• What to work on: Return only the lines between the line holding "for name, shape" and the line holding "for node in", the two boundary lines included, exactly as they appear.

*** Extracted entries ***

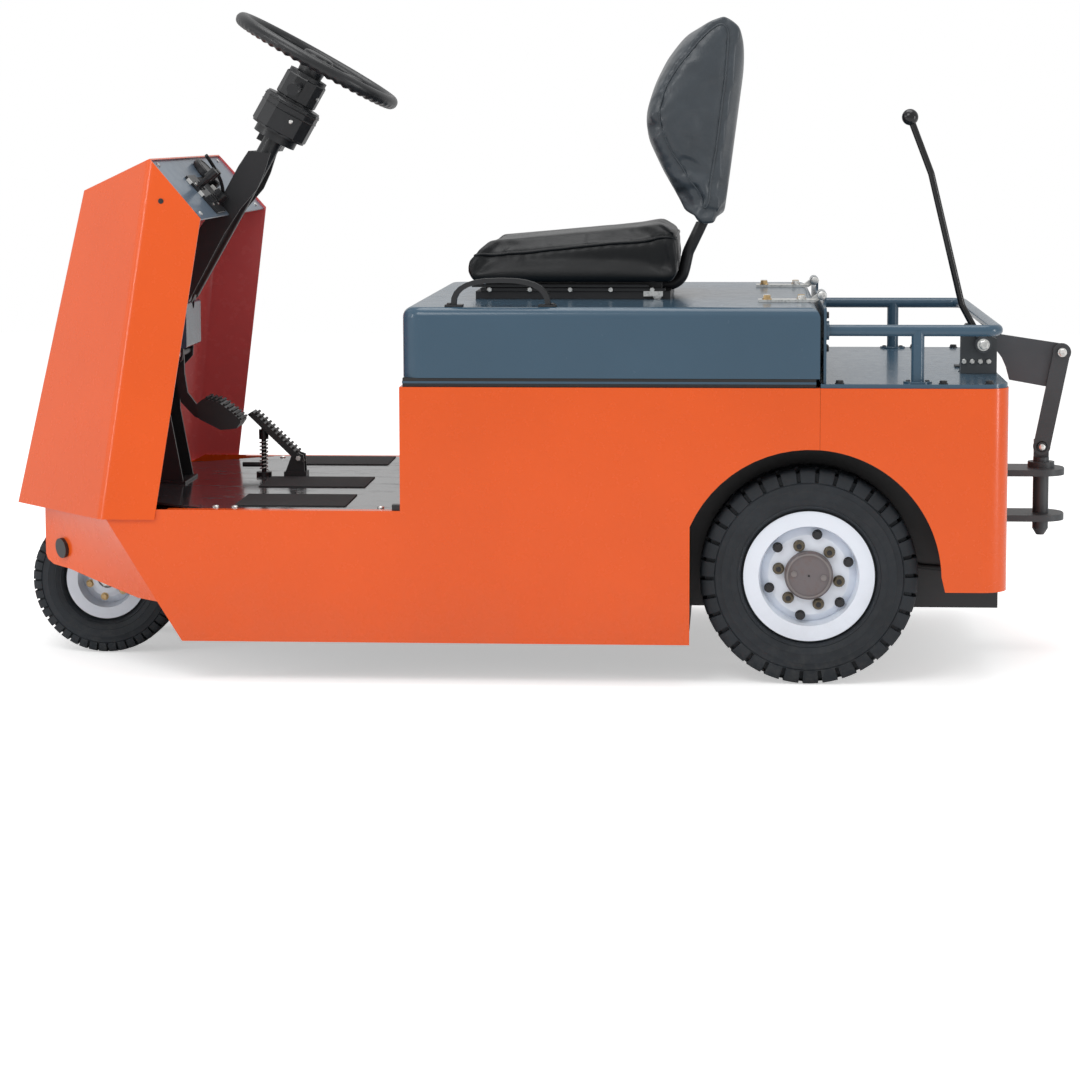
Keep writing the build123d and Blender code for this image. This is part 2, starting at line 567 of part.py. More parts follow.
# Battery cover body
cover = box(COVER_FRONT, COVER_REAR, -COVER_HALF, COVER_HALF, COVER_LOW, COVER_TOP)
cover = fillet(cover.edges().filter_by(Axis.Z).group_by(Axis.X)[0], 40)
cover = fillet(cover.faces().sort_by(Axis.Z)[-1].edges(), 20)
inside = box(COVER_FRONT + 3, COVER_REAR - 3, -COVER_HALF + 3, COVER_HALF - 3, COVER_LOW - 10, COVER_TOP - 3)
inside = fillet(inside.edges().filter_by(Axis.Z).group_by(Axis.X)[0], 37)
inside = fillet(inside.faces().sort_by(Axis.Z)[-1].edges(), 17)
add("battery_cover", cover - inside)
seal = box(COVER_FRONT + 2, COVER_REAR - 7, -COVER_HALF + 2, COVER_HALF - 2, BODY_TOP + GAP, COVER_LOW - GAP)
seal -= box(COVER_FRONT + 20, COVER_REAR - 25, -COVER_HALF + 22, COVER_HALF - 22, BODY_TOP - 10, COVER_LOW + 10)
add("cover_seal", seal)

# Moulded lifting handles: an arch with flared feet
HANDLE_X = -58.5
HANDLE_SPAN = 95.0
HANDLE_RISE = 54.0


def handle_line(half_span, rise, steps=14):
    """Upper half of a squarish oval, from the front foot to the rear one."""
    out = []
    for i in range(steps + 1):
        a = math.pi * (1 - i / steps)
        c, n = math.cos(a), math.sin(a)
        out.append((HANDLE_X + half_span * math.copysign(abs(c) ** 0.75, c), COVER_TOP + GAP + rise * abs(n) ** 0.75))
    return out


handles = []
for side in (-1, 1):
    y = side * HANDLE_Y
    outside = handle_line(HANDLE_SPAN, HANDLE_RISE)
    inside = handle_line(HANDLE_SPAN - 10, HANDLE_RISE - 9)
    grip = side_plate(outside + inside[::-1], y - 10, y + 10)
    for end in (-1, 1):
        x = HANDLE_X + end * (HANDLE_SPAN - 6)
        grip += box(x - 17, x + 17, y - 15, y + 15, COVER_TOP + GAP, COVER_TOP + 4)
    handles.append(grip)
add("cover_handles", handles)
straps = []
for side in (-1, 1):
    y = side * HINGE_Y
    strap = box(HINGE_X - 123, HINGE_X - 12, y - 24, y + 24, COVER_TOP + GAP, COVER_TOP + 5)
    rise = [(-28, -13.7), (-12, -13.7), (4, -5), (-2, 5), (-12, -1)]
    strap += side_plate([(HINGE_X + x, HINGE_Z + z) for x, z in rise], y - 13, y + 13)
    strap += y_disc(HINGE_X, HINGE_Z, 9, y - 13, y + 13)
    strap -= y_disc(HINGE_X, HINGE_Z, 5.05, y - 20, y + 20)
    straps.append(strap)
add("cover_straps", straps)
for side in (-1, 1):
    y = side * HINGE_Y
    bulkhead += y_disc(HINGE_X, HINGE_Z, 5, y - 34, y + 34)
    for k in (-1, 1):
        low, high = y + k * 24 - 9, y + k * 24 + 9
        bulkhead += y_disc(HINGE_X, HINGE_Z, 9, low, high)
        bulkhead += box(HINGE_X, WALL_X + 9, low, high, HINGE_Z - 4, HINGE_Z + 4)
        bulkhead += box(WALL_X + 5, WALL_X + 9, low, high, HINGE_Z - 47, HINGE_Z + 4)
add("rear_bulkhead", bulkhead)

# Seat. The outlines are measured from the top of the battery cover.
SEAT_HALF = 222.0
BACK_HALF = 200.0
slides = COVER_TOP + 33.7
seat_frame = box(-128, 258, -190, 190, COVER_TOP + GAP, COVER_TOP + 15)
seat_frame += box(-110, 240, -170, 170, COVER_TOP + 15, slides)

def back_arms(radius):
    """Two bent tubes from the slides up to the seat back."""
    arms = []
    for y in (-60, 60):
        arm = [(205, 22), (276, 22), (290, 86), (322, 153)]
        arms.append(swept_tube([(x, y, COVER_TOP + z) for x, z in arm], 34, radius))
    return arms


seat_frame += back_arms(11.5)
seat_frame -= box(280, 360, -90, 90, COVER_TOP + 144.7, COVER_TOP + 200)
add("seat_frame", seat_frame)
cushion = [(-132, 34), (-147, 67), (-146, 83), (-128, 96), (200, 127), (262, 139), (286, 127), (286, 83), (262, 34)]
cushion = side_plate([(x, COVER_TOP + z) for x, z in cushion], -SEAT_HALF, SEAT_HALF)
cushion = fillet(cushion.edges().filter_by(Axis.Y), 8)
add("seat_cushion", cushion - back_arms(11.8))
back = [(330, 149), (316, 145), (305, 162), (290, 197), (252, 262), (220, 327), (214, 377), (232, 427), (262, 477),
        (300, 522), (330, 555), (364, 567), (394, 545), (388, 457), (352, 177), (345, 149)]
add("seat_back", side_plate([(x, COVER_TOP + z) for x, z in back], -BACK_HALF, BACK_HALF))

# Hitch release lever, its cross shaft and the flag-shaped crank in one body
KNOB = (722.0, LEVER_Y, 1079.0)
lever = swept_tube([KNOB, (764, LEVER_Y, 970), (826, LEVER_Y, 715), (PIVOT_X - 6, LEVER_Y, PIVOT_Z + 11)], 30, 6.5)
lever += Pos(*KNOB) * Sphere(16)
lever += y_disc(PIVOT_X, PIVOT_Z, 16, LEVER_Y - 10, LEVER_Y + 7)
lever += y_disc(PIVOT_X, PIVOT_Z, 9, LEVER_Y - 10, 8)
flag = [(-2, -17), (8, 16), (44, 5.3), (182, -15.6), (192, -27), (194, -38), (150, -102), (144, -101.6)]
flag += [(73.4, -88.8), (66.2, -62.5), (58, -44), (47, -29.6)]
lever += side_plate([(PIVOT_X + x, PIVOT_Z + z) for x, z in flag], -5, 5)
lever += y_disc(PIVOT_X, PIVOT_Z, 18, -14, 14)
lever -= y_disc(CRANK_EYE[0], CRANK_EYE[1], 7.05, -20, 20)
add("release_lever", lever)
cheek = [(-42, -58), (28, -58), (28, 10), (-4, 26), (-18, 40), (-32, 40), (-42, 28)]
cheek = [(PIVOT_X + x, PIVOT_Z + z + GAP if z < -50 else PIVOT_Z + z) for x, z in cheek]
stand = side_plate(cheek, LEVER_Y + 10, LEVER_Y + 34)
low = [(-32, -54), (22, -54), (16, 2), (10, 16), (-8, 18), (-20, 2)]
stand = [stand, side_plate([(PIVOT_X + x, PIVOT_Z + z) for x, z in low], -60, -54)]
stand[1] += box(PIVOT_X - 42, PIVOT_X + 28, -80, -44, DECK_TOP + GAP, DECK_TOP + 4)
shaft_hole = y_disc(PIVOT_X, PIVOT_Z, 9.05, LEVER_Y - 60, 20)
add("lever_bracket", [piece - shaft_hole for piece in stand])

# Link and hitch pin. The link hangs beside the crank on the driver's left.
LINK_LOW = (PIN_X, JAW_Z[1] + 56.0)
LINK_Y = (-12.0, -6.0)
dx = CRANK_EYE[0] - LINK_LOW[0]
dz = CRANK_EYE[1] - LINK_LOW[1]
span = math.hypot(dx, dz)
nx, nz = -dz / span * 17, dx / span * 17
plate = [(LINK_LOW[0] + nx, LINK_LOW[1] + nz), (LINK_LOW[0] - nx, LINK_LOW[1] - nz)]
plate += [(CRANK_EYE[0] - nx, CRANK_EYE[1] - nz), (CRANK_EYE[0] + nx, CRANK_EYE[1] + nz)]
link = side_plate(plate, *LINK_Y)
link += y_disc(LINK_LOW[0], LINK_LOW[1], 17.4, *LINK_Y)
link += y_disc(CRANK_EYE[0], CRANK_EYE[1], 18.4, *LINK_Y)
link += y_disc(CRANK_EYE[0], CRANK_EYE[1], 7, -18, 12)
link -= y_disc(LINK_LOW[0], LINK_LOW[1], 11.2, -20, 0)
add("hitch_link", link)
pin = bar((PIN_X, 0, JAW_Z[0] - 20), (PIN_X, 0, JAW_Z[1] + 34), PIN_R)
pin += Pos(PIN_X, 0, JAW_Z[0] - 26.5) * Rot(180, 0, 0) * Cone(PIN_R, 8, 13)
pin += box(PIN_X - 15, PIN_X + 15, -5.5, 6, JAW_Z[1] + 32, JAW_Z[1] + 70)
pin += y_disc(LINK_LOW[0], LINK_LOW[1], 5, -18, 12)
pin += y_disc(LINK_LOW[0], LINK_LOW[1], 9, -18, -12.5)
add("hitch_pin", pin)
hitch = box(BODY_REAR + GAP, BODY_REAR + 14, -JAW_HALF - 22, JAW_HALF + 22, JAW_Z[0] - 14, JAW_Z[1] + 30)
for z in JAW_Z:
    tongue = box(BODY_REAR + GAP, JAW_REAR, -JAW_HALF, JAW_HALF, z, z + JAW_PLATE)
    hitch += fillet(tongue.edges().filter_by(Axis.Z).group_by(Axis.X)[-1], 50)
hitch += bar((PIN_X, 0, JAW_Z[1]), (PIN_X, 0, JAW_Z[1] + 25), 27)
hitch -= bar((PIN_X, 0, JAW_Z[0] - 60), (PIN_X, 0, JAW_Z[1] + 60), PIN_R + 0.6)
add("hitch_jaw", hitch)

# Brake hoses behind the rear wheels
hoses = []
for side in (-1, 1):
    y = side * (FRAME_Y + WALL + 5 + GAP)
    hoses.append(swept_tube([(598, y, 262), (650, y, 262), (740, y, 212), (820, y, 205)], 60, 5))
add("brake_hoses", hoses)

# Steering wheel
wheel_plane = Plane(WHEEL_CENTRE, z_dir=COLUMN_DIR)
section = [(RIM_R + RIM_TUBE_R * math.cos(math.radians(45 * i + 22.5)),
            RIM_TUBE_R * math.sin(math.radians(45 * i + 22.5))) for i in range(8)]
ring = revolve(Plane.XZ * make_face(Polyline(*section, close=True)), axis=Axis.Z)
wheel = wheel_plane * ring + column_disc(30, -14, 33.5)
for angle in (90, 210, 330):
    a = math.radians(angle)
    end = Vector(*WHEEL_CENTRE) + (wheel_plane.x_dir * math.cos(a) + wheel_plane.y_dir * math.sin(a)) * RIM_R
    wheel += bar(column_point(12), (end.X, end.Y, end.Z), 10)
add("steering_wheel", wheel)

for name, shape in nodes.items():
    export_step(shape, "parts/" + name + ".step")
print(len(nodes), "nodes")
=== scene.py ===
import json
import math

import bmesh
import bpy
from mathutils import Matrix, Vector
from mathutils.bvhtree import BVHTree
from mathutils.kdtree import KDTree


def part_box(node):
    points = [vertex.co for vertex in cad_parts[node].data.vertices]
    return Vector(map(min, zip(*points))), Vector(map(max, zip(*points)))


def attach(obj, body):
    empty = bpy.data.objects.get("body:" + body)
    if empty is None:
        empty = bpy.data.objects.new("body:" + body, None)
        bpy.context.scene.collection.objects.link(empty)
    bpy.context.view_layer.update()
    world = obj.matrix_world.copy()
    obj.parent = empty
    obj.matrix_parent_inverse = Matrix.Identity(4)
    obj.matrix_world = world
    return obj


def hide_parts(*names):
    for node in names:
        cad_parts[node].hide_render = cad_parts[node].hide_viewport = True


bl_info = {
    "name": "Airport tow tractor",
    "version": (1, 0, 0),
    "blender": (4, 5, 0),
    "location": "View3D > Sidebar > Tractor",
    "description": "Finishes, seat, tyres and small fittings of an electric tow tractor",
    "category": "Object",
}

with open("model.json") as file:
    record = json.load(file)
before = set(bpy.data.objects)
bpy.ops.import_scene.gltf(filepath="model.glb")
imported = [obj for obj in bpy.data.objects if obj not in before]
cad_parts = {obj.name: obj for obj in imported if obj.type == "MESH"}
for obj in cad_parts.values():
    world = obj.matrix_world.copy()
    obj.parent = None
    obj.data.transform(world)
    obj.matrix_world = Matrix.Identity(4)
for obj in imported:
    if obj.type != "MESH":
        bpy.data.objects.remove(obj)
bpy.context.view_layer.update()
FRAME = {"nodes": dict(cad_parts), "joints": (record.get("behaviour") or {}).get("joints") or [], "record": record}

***
*** Extracted entries ***

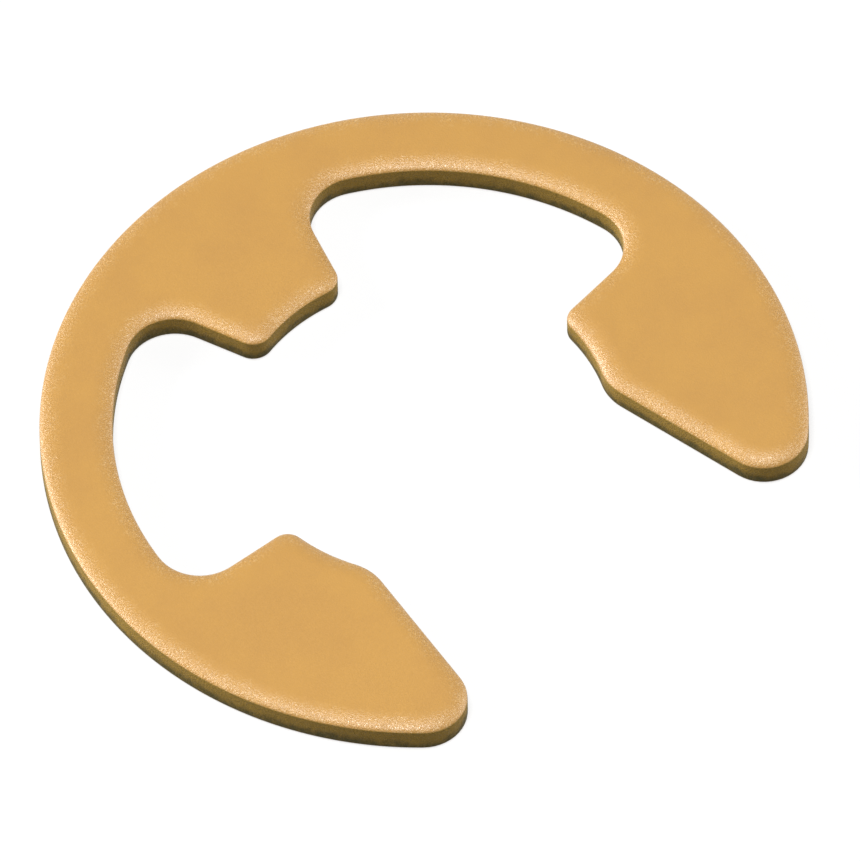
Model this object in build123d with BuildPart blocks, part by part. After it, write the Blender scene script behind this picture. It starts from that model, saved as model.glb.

***

• The output:
for name, shape in nodes.items():
    export_step(shape, "parts/" + name + ".step")
print(len(nodes), "nodes")
=== scene.py ===
import json
import math

import bmesh
import bpy
from mathutils import Matrix, Vector
from mathutils.bvhtree import BVHTree
from mathutils.kdtree import KDTree


def part_box(node):
    points = [vertex.co for vertex in cad_parts[node].data.vertices]
    return Vector(map(min, zip(*points))), Vector(map(max, zip(*points)))


def attach(obj, body):
    empty = bpy.data.objects.get("body:" + body)
    if empty is None:
        empty = bpy.data.objects.new("body:" + body, None)
        bpy.context.scene.collection.objects.link(empty)
    bpy.context.view_layer.update()
    world = obj.matrix_world.copy()
    obj.parent = empty
    obj.matrix_parent_inverse = Matrix.Identity(4)
    obj.matrix_world = world
    return obj


def hide_parts(*names):
    for node in names:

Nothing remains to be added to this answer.